The single most common operational mistake is fragmented allocation: a job requests 16 GPUs and gets 2 from each of 8 nodes, instead of 8 from each of 2 nodes. This hammers IB even for TP-sized groups. Fix with --ntasks-per-node=8 (Slurm) or topologySpreadConstraints (k8s).
NUMA mismatch inside a node: GPUs split across NUMA domains add CPU memory bounce overhead even within one node. NCCL's auto-detection usually handles this, but always check nvidia-smi topo -m reports NV12 or similar (full NVLink) between all GPUs in a TP group.
MIG slices (MIG partitioning) bypass NVLink. Two MIG slices on the same physical GPU communicate over PCIe, which is much slower than NVLink. If you are using MIG for ML, do not put TP groups on MIG slices.

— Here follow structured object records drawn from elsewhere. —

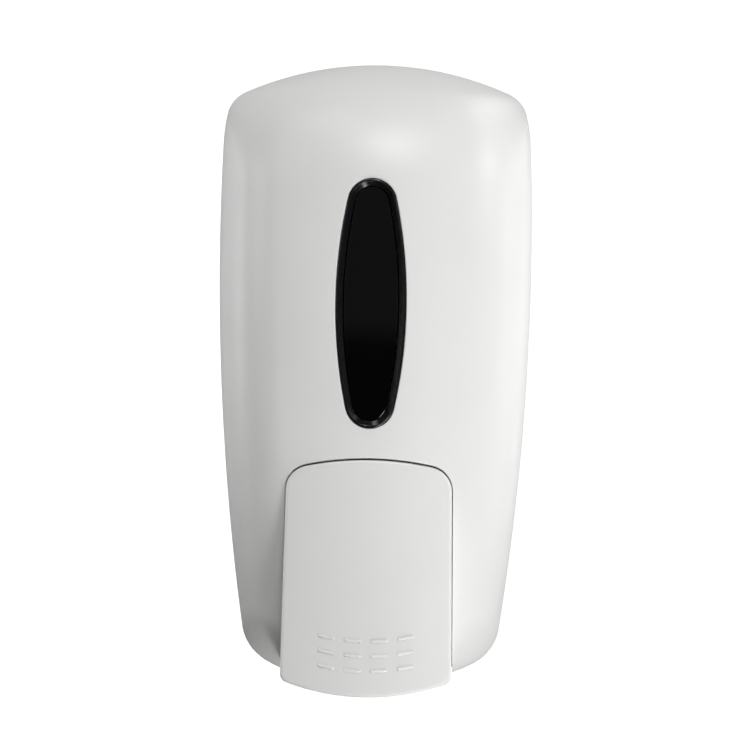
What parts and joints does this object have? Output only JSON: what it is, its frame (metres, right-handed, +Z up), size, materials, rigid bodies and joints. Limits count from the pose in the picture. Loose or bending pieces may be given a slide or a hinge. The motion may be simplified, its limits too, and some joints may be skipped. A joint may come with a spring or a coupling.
{
  "type": "wall mounted soap dispenser",
  "caption": "Wall mounted soap dispenser: domed cover with a dark sight window, flared push lever, refill bottle and piston pump, hinged to a back plate with a lock on top.",
  "frame": {"origin": "centre line of the back plate's rear face, 125 mm below the top of the cover", "axes": "+Y out of the back plate's rear face into the wall, -Y to the user, +Z up, +X to the right as the user faces it"},
  "size_m": [0.125, 0.112, 0.2458],
  "materials": {
    "back_plate": "satin moulded white",
    "hinge_pin_left": "turned steel",
    "hinge_pin_right": "turned steel",
    "lock_keeper": "bent steel strip",
    "soap_bottle": "translucent blown plastic",
    "collar_nut": "moulded grey, vertical grips",
    "collar_gasket": "soft silicone",
    "pump_body": "natural nylon",
    "inlet_valve": "soft silicone",
    "duckbill_valve": "soft silicone",
    "nozzle_tip": "moulded grey",
    "piston_stem": "natural nylon",
    "piston_seal": "black seal ring",
    "piston_cap": "natural nylon",
    "pump_spring": "spring wire",
    "filler_cap": "moulded blue",
    "filler_gasket": "black gasket",
    "front_cover": "satin moulded white",
    "window_bezel": "polished black",
    "window_lens": "polished smoke tint",
    "lever_pin_left": "turned steel",
    "lever_pin_right": "turned steel",
    "lock_housing": "moulded light grey",
    "push_lever": "satin moulded white",
    "push_pad": "moulded grey",
    "lock_barrel": "brushed steel face",
    "lock_cam": "pressed steel",
    "cam_screw": "steel screw"
  },
  "bodies": {
    "wall_unit": {"back_plate": "back_plate", "hinge_pin_left": "hinge_pin_left", "hinge_pin_right": "hinge_pin_right", "lock_keeper": "lock_keeper", "soap_bottle": "soap_bottle", "collar_nut": "collar_nut", "collar_gasket": "collar_gasket", "pump_body": "pump_body", "inlet_valve": "inlet_valve", "duckbill_valve": "duckbill_valve", "nozzle_tip": "nozzle_tip"},
    "piston": {"piston_stem": "piston_stem", "piston_seal": "piston_seal", "piston_cap": "piston_cap", "pump_spring": "pump_spring"},
    "filler": {"filler_cap": "filler_cap", "filler_gasket": "filler_gasket"},
    "cover": {"front_cover": "front_cover", "window_bezel": "window_bezel", "window_lens": "window_lens", "lever_pin_left": "lever_pin_left", "lever_pin_right": "lever_pin_right", "lock_housing": "lock_housing"},
    "lever": {"push_lever": "push_lever", "push_pad": "push_pad"},
    "lock": {"lock_barrel": "lock_barrel", "lock_cam": "lock_cam", "cam_screw": "cam_screw"}
  },
  "joints": [
    {"name": "cover_hinge", "type": "hinge", "parent": "wall_unit", "child": "cover", "pos_m": [0, -0.017, -0.111], "axis": [1, 0, 0], "range_deg": [0, 80]},
    {"name": "lever_hinge", "type": "hinge", "parent": "cover", "child": "lever", "pos_m": [0, -0.078, -0.0485], "axis": [1, 0, 0], "range_deg": [0, 12], "stiffness_Nm_per_rad": 0.6, "springref_deg": -8.59},
    {"name": "piston_slide", "type": "slide", "parent": "wall_unit", "child": "piston", "axis": [0, 1, 0], "range_m": [0, 0.0093], "stiffness_N_per_m": 200, "springref_m": -0.006, "deforming": ["pump_spring"]},
    {"name": "cap_lift", "type": "slide", "parent": "wall_unit", "child": "filler", "axis": [0, 0, 1], "range_m": [0, 0.012]},
    {"name": "lock_turn", "type": "hinge", "parent": "cover", "child": "lock", "pos_m": [0, -0.024, 0.1064], "axis": [0, 0, -1], "range_deg": [0, 90]}
  ],
  "couplings": [
    {"joint": "piston_slide", "follows": "lever_hinge", "m_per_rad": 0.0443}
  ]
}
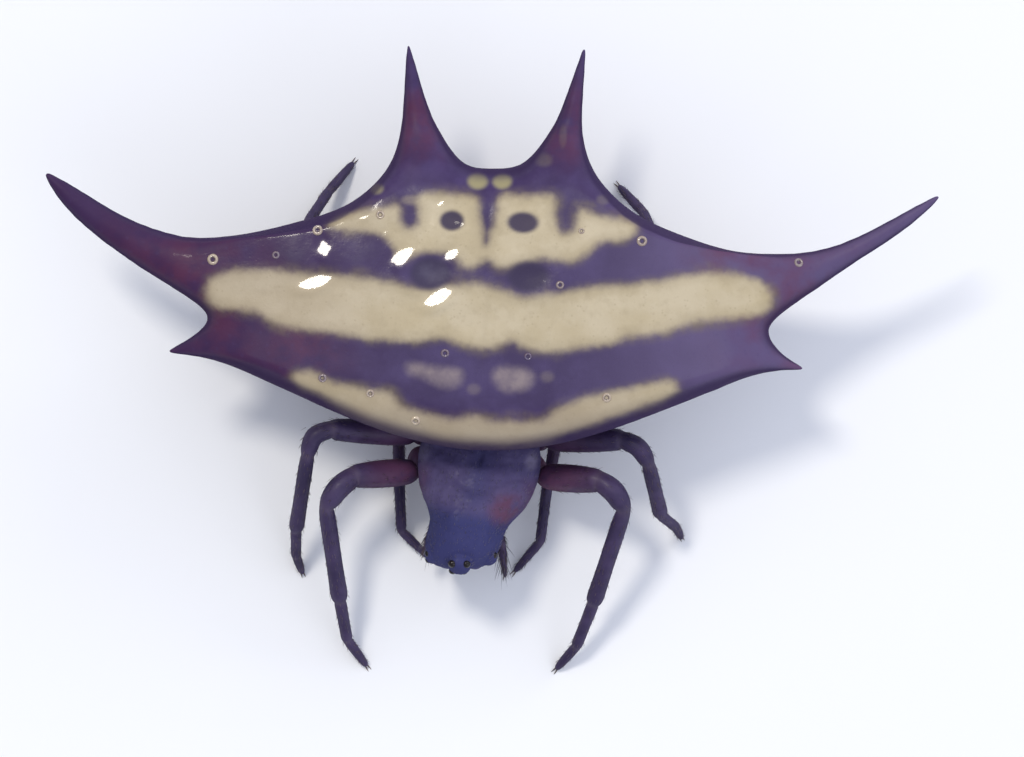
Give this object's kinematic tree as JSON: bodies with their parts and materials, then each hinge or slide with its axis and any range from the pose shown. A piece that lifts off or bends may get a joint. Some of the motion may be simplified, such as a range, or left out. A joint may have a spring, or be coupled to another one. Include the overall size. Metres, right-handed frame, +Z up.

What this means in practice

Before launching a job, sketch the parallelism strategy and ask: "for each communication pattern, which physical tier does it need?" If the answer is NVLink, the placement must keep the group inside one NVLink domain. If it is IB, place it across nodes inside one rail-optimized pod.
Use Slurm's --switches=N and --ntasks-per-node=8 (or k8s pod affinity) to enforce the placement, not to advise it. The scheduler will respect hard constraints; it ignores soft hints for large jobs.
Verify with nvidia-smi topo -m and NCCL's startup log. NCCL prints which transport (P2P, NVLink, NET/IB) it is using for each rank pair. If TP rank pairs show NET/IB, the placement is wrong.
The wrong-tier penalty compounds across the training step. A 50x slowdown on TP all-reduce, repeated thousands of times per step, dominates the wall-clock even if everything else is fast.
For bisection bandwidth-bound workloads (MoE, all-to-all-heavy), placement also affects which side of the cut your traffic lives on. Keep all-to-all groups inside one fabric pod.

Topology-aware placement is the operator decision that makes the whole interconnect chapter pay off. The wires are good; the placement decides whether your workload uses them.